### Data shown
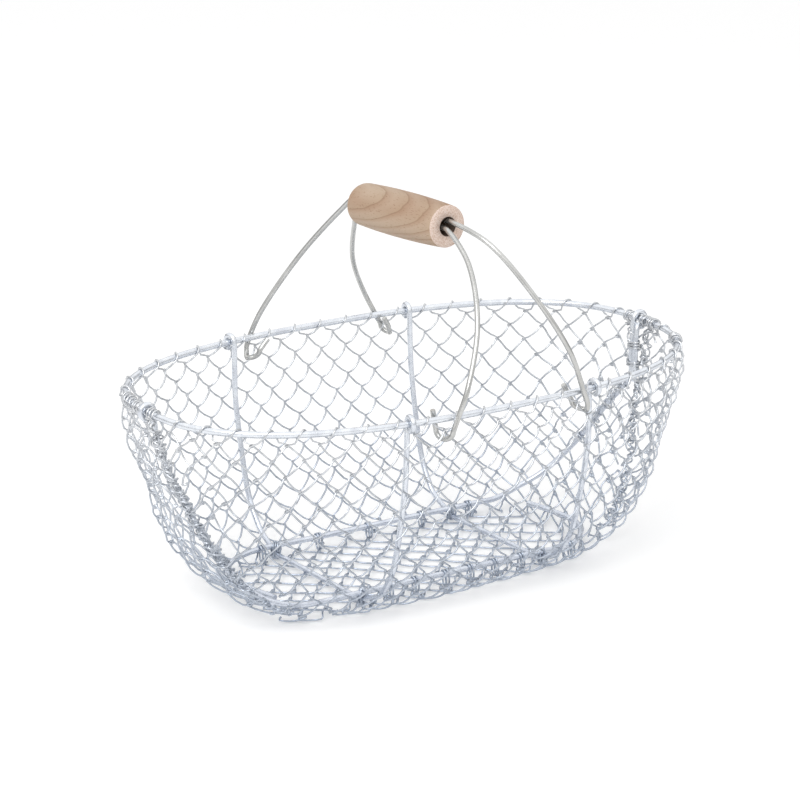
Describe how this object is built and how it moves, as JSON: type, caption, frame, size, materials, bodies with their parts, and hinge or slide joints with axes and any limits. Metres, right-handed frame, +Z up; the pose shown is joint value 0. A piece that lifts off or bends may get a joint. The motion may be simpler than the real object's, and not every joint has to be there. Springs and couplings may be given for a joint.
{
  "type": "wire gathering basket",
  "caption": "Oval wire-mesh basket on a bent wire frame, with two arched wire bails through one loose wooden grip, for gathering shellfish.",
  "frame": {"origin": "on the floor under the middle of the rim, on the underside of the net's floor", "axes": "+X along the basket, +Y across it towards the far side, +Z up out of its mouth"},
  "size_m": [0.4069, 0.2435, 0.2607],
  "materials": {
    "frame_wire": "hot-dip galvanised round wire",
    "net_wire": "galvanised thin wire",
    "bail_wire": "bright drawn steel wire",
    "grip_wood": "turned beech, unvarnished"
  },
  "bodies": {
    "basket": {"rim": "frame_wire", "rib_left": "frame_wire", "rib_right": "frame_wire", "near_rail_and_left_stay": "frame_wire", "far_rail_and_right_stay": "frame_wire", "bail_left": "bail_wire", "bail_right": "bail_wire", "net_floor": "net_wire", "stay_tail_binding": "frame_wire", "net_near_upper_left_end": "net_wire", "net_near_upper_left_bend": "net_wire", "net_near_upper_left_corner": "net_wire", "net_near_upper_left_side": "net_wire", "net_near_upper_middle": "net_wire", "net_near_upper_right_side": "net_wire", "net_near_upper_right_corner": "net_wire", "net_near_upper_right_bend": "net_wire", "net_near_upper_right_end": "net_wire", "net_near_lower_left_end": "net_wire", "net_near_lower_left_corner": "net_wire", "net_near_lower_left_side": "net_wire", "net_near_lower_middle": "net_wire", "net_near_lower_right_side": "net_wire", "net_near_lower_right_corner": "net_wire", "net_near_lower_right_end": "net_wire", "net_far_upper_left_end": "net_wire", "net_far_upper_left_bend": "net_wire", "net_far_upper_left_corner": "net_wire", "net_far_upper_left_side": "net_wire", "net_far_upper_middle": "net_wire", "net_far_upper_right_side": "net_wire", "net_far_upper_right_corner": "net_wire", "net_far_upper_right_bend": "net_wire", "net_far_upper_right_end": "net_wire", "net_far_lower_left_end": "net_wire", "net_far_lower_left_corner": "net_wire", "net_far_lower_left_side": "net_wire", "net_far_lower_middle": "net_wire", "net_far_lower_right_side": "net_wire", "net_far_lower_right_corner": "net_wire", "net_far_lower_right_end": "net_wire"},
    "grip": {"grip": "grip_wood"}
  },
  "joints": [
    {"name": "grip_spin", "type": "hinge", "parent": "basket", "child": "grip", "pos_m": [-0.0032, 0, 0.2447], "axis": [-0.0523, 0.998, -0.0349], "continuous": true}
  ]
}
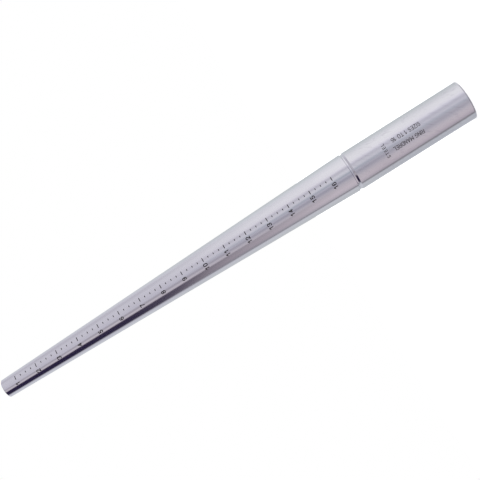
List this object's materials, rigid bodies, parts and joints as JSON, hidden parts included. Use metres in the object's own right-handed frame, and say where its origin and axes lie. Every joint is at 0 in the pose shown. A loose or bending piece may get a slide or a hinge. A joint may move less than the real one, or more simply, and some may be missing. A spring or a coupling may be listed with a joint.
{
  "type": "ring mandrel",
  "caption": "Round tapered steel mandrel with engraved ring-size marks along one side and a plain cylindrical handle behind a groove.",
  "frame": {"origin": "centre of the handle's flat end face (the butt), with the mandrel standing upright on it", "axes": "+Z runs along the mandrel's axis from the butt to the small tip; -Y is the side that carries the size marks; with the tip up and the marks facing the reader, +X is to the reader's right, where the tick marks are"},
  "size_m": [0.0254, 0.0254, 0.3332],
  "materials": {
    "ground_steel": "hardened steel, ground between centres and polished bright, with faint lines running around it",
    "turned_steel": "bright turned and polished steel, a little softer than the taper, worn by the hand",
    "mark_fill": "matt black fill in shallow engraved marks",
    "legend_fill": "thin dark grey fill in shallow engraved letters, paler than the size marks"
  },
  "bodies": {
    "root": {"tapered_mandrel": "ground_steel", "handle": "turned_steel", "whole_size_marks": "mark_fill", "quarter_size_marks": "mark_fill", "size_numerals": "mark_fill", "handle_legend": "legend_fill"}
  },
  "joints": []
}
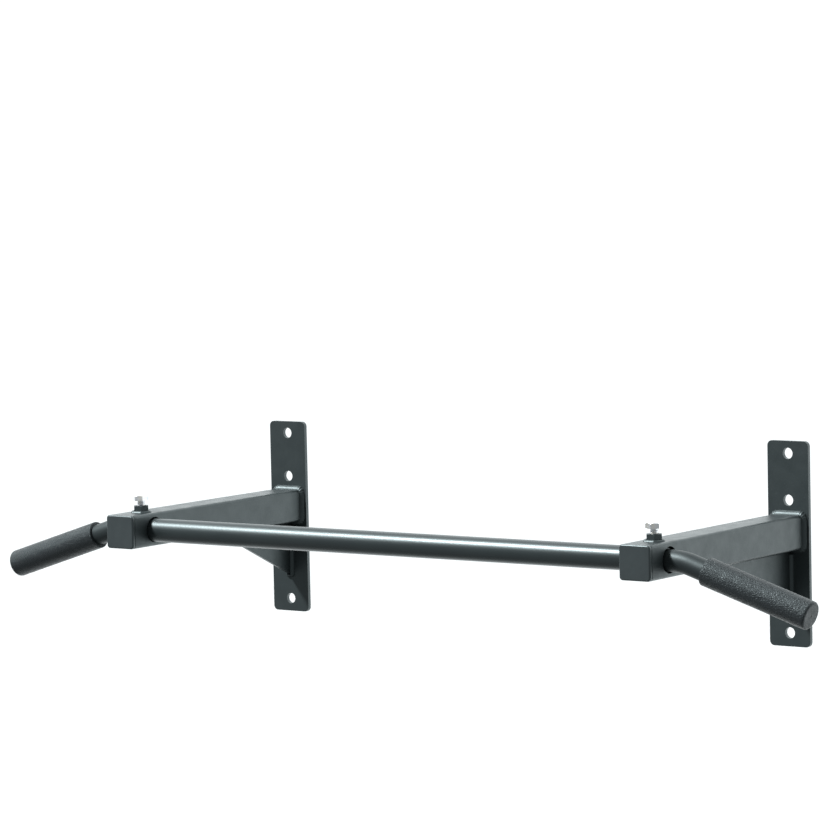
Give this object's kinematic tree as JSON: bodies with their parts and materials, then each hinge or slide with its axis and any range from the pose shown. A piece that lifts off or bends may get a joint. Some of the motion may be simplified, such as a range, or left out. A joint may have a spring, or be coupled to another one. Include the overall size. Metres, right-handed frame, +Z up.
{
  "type": "wall-mounted pull up bar",
  "caption": "Wall-mounted pull-up bar: welded square-tube brackets carry a straight bar with bent, gripped handles clamped in its ends.",
  "frame": {"origin": "on the wall plane, midway between the two wall plates, level with the middle of the arms", "axes": "+X along the bar to the right as seen from the room, +Y into the wall, +Z up"},
  "size_m": [1.1262, 0.3423, 0.24],
  "materials": {
    "bracket_coat": "satin powder coat on steel",
    "weld_bead": "satin powder coat over weld beads",
    "bar_coat": "smooth semi-gloss coat on round steel tube",
    "cap_plastic": "moulded plastic with a fine grain",
    "zinc_plate": "bright zinc plated steel",
    "grip_foam": "soft closed-cell foam with fine creases"
  },
  "bodies": {
    "frame": {"wall_plate_left": "bracket_coat", "wall_plate_right": "bracket_coat", "arm_left": "bracket_coat", "arm_right": "bracket_coat", "gusset_left": "bracket_coat", "gusset_right": "bracket_coat", "arm_weld_left": "weld_bead", "arm_weld_right": "weld_bead", "gusset_plate_weld_left": "weld_bead", "gusset_plate_weld_right": "weld_bead", "gusset_arm_weld_left": "weld_bead", "gusset_arm_weld_right": "weld_bead", "clamp_nut_left": "bracket_coat", "clamp_nut_right": "bracket_coat", "nut_weld_left": "weld_bead", "nut_weld_right": "weld_bead", "end_cap_left": "cap_plastic", "end_cap_right": "cap_plastic", "centre_bar": "bar_coat"},
    "handle_left": {"handle_tube_left": "bar_coat", "grip_left": "grip_foam"},
    "handle_right": {"handle_tube_right": "bar_coat", "grip_right": "grip_foam"},
    "bolt_left": {"locking_bolt_left": "zinc_plate"},
    "bolt_right": {"locking_bolt_right": "zinc_plate"}
  },
  "joints": [
    {"name": "handle_left_turn", "type": "hinge", "parent": "frame", "child": "handle_left", "pos_m": [-0.382, -0.3, -0.0007], "axis": [1, 0, 0], "continuous": true},
    {"name": "handle_right_turn", "type": "hinge", "parent": "frame", "child": "handle_right", "pos_m": [0.382, -0.3, -0.0007], "axis": [1, 0, 0], "continuous": true},
    {"name": "locking_bolt_left_travel", "type": "slide", "parent": "frame", "child": "bolt_left", "axis": [0, 0, 1], "range_m": [0, 0.012]},
    {"name": "locking_bolt_right_travel", "type": "slide", "parent": "frame", "child": "bolt_right", "axis": [0, 0, 1], "range_m": [0, 0.012]}
  ]
}
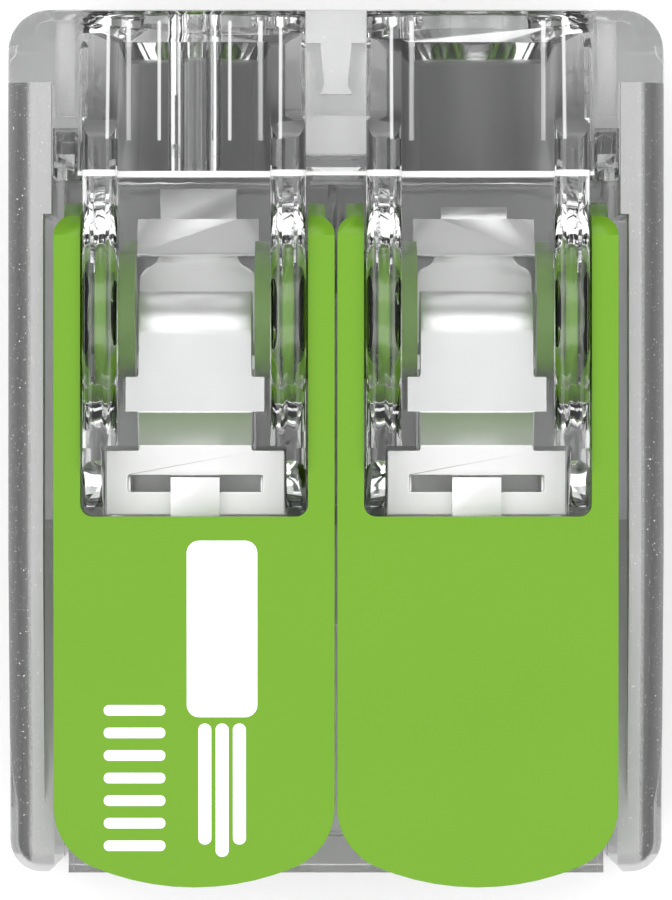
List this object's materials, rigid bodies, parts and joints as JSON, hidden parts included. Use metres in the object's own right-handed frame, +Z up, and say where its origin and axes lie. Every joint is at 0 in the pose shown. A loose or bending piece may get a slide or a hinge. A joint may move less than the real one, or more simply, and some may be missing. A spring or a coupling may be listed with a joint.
{
  "type": "lever wire connector",
  "caption": "Clear splicing connector with hinged levers over round wire entries, clamp springs on a shared current bar, and a test port above one entry.",
  "frame": {"origin": "centre of the overall bounding box in plan, on the flat base", "axes": "+Y from the wire entries to the lever tips, +Z up out of the base towards the levers, +X across the poles"},
  "size_m": [0.016, 0.0214, 0.0101],
  "materials": {
    "clear_shell": "polished and partly frosted clear polycarbonate",
    "clear_insert": "clear polycarbonate",
    "tinned_copper": "bright tin plate",
    "spring_steel": "bright spring steel",
    "green_lever": "satin moulded green plastic"
  },
  "bodies": {
    "housing": {"housing_shell": "clear_shell", "housing_insert": "clear_insert", "current_bar": "tinned_copper", "spring_left": "spring_steel", "spring_right": "spring_steel"},
    "lever_left": {"lever_left": "green_lever"},
    "clamp_left": {"clamp_leg_left": "spring_steel"},
    "lever_right": {"lever_right": "green_lever"},
    "clamp_right": {"clamp_leg_right": "spring_steel"}
  },
  "joints": [
    {"name": "lever_left_hinge", "type": "hinge", "parent": "housing", "child": "lever_left", "pos_m": [-0.00345, -0.00327, 0.0069], "axis": [1, 0, 0], "range_deg": [0, 95]},
    {"name": "clamp_left_bend", "type": "hinge", "parent": "housing", "child": "clamp_left", "pos_m": [-0.00345, -0.00275, 0.0069], "axis": [1, 0, 0], "range_deg": [0, 40]},
    {"name": "lever_right_hinge", "type": "hinge", "parent": "housing", "child": "lever_right", "pos_m": [0.00345, -0.00327, 0.0069], "axis": [1, 0, 0], "range_deg": [0, 95]},
    {"name": "clamp_right_bend", "type": "hinge", "parent": "housing", "child": "clamp_right", "pos_m": [0.00345, -0.00275, 0.0069], "axis": [1, 0, 0], "range_deg": [0, 40]}
  ],
  "couplings": [
    {"joint": "clamp_left_bend", "follows": "lever_left_hinge", "ratio": 0.42},
    {"joint": "clamp_right_bend", "follows": "lever_right_hinge", "ratio": 0.42}
  ]
}
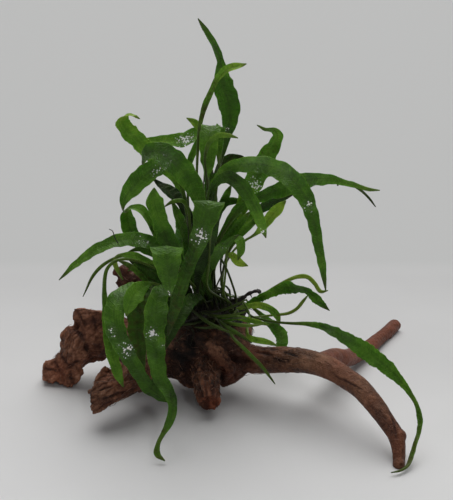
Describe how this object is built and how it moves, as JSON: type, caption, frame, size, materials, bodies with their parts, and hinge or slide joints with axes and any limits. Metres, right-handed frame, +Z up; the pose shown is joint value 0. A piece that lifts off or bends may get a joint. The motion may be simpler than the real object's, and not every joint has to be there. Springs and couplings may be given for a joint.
{
  "type": "java fern on driftwood",
  "caption": "Java fern with long strap-shaped fronds growing from rhizomes on a branching piece of reddish-brown driftwood that stands on three feet.",
  "frame": {"origin": "on the surface that the object stands on, under the middle of its bounding box", "axes": "+Z up, +X to the right as the front view shows it, -Y towards the front"},
  "size_m": [0.3161, 0.2507, 0.3028],
  "materials": {
    "driftwood": "wet, grooved and fibrous reddish-brown wood",
    "leaf_bright": "wet glossy bright green leaf with a midrib and fine veins",
    "leaf_dark": "wet glossy dark green leaf",
    "leaf_lime": "wet glossy lime to yellow-green leaf",
    "rhizome": "matt olive-brown creeping stem with scales",
    "rhizome_twig": "matt nearly black dead stem",
    "roots": "matt black and brown hair-like roots"
  },
  "bodies": {
    "root": {"driftwood_trunk": "driftwood", "driftwood_left_limb": "driftwood", "driftwood_front_left_stub": "driftwood", "driftwood_front_middle_stub": "driftwood", "driftwood_long_branch": "driftwood", "driftwood_rear_branch": "driftwood", "driftwood_back_stub": "driftwood", "driftwood_right_knob": "driftwood", "rhizome_back": "rhizome", "rhizome_middle": "rhizome", "rhizome_front": "rhizome", "frond_crown": "leaf_bright", "frond_crown_lime_tip": "leaf_lime", "frond_back_left_pale": "leaf_bright", "frond_upper_left_curl": "leaf_lime", "frond_upper_left_broad": "leaf_bright", "frond_left_drop": "leaf_bright", "frond_left_dark": "leaf_dark", "frond_left_middle": "leaf_bright", "frond_left_fold": "leaf_bright", "frond_left_upright": "leaf_bright", "frond_left_long": "leaf_bright", "frond_left_thin": "leaf_bright", "frond_left_hanging": "leaf_bright", "frond_left_small": "leaf_bright", "frond_front_left_long": "leaf_bright", "frond_front_left_short": "leaf_bright", "frond_front_long": "leaf_bright", "frond_front_right_of_middle": "leaf_bright", "frond_front_broad": "leaf_bright", "frond_middle_wet": "leaf_bright", "frond_middle_dark_strap": "leaf_dark", "frond_middle_dark_left": "leaf_dark", "frond_middle_dark_right": "leaf_dark", "frond_top_arch_left": "leaf_bright", "frond_top_arch_right": "leaf_bright", "frond_top_lime_tip": "leaf_lime", "frond_right_arch": "leaf_bright", "frond_right_curl": "leaf_lime", "frond_right_long": "leaf_bright", "frond_right_dark": "leaf_dark", "frond_right_lime": "leaf_lime", "frond_right_drop": "leaf_bright", "frond_right_hook": "leaf_bright", "frond_middle_diagonal": "leaf_bright", "frond_right_inner": "leaf_bright", "frond_right_jagged": "leaf_bright", "frond_right_thin_curl": "leaf_lime", "frond_right_behind": "leaf_dark", "frond_right_floor": "leaf_bright", "frond_over_branch": "leaf_bright", "frond_on_branch": "leaf_bright", "frond_rear_left": "leaf_bright", "frond_rear_middle": "leaf_bright", "frond_rear_right": "leaf_bright", "frond_rear_low_left": "leaf_bright", "frond_rear_low_right": "leaf_bright", "rhizome_twig": "rhizome_twig"}
  },
  "joints": []
}
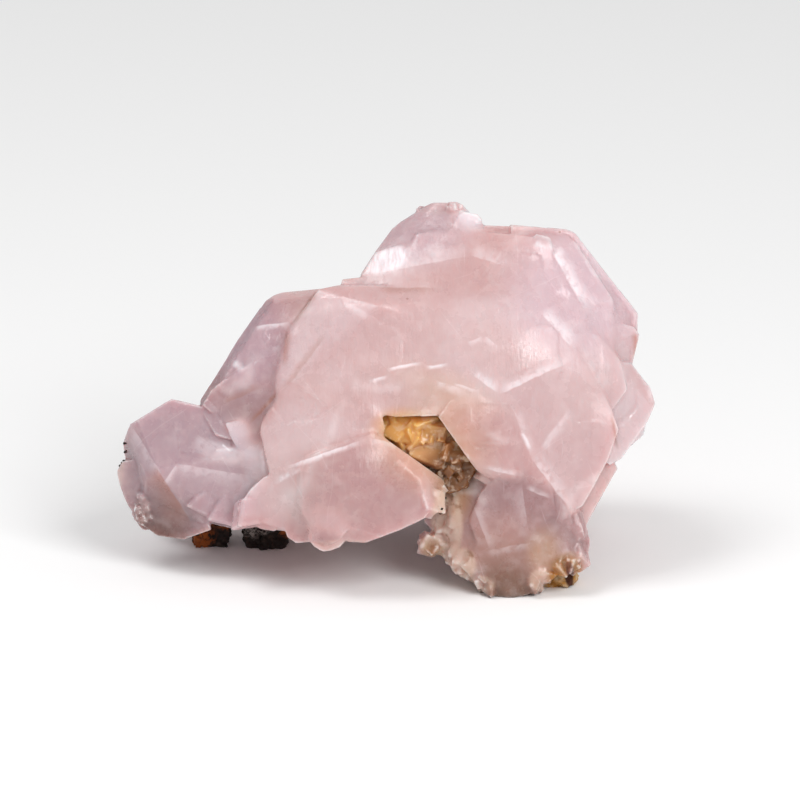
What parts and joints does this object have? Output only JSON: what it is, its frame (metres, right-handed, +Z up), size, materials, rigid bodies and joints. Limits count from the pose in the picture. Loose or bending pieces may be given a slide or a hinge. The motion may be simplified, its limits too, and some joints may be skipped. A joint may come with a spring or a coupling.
{
  "type": "calcite crystal specimen",
  "caption": "Free-standing cluster of blocky pink calcite crystals grown into one another, with a stained hollow and remnants of matrix under it. For display.",
  "frame": {"origin": "on the ground, under the middle of the specimen's bounding box", "axes": "+Z up, +X to the right along the specimen's length, -Y towards the side with the broad crystal faces"},
  "size_m": [0.108, 0.0604, 0.0718],
  "materials": {
    "pink_calcite": "milky, translucent pale pink mineral with smooth, slightly shiny crystal faces and whitish edges",
    "stained_druse": "small cream crystals with honey and orange iron stain",
    "dark_matrix": "rough black and dark brown rock with rusty rims",
    "rusty_matrix": "rough cream rock stained yellow, orange and brown"
  },
  "bodies": {
    "root": {"calcite_cluster": "pink_calcite", "pocket_druse": "stained_druse", "dark_matrix_left": "dark_matrix", "dark_matrix_centre": "dark_matrix", "stained_matrix_right": "rusty_matrix"}
  },
  "joints": []
}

### Task to complete
Go back to the data above and please quote exactly, and only, the lines from the line with "What parts and" through its last line.

### Right answer
What parts and joints does this object have? Output only JSON: what it is, its frame (metres, right-handed, +Z up), size, materials, rigid bodies and joints. Limits count from the pose in the picture. Loose or bending pieces may be given a slide or a hinge. The motion may be simplified, its limits too, and some joints may be skipped. A joint may come with a spring or a coupling.
{
  "type": "calcite crystal specimen",
  "caption": "Free-standing cluster of blocky pink calcite crystals grown into one another, with a stained hollow and remnants of matrix under it. For display.",
  "frame": {"origin": "on the ground, under the middle of the specimen's bounding box", "axes": "+Z up, +X to the right along the specimen's length, -Y towards the side with the broad crystal faces"},
  "size_m": [0.108, 0.0604, 0.0718],
  "materials": {
    "pink_calcite": "milky, translucent pale pink mineral with smooth, slightly shiny crystal faces and whitish edges",
    "stained_druse": "small cream crystals with honey and orange iron stain",
    "dark_matrix": "rough black and dark brown rock with rusty rims",
    "rusty_matrix": "rough cream rock stained yellow, orange and brown"
  },
  "bodies": {
    "root": {"calcite_cluster": "pink_calcite", "pocket_druse": "stained_druse", "dark_matrix_left": "dark_matrix", "dark_matrix_centre": "dark_matrix", "stained_matrix_right": "rusty_matrix"}
  },
  "joints": []
}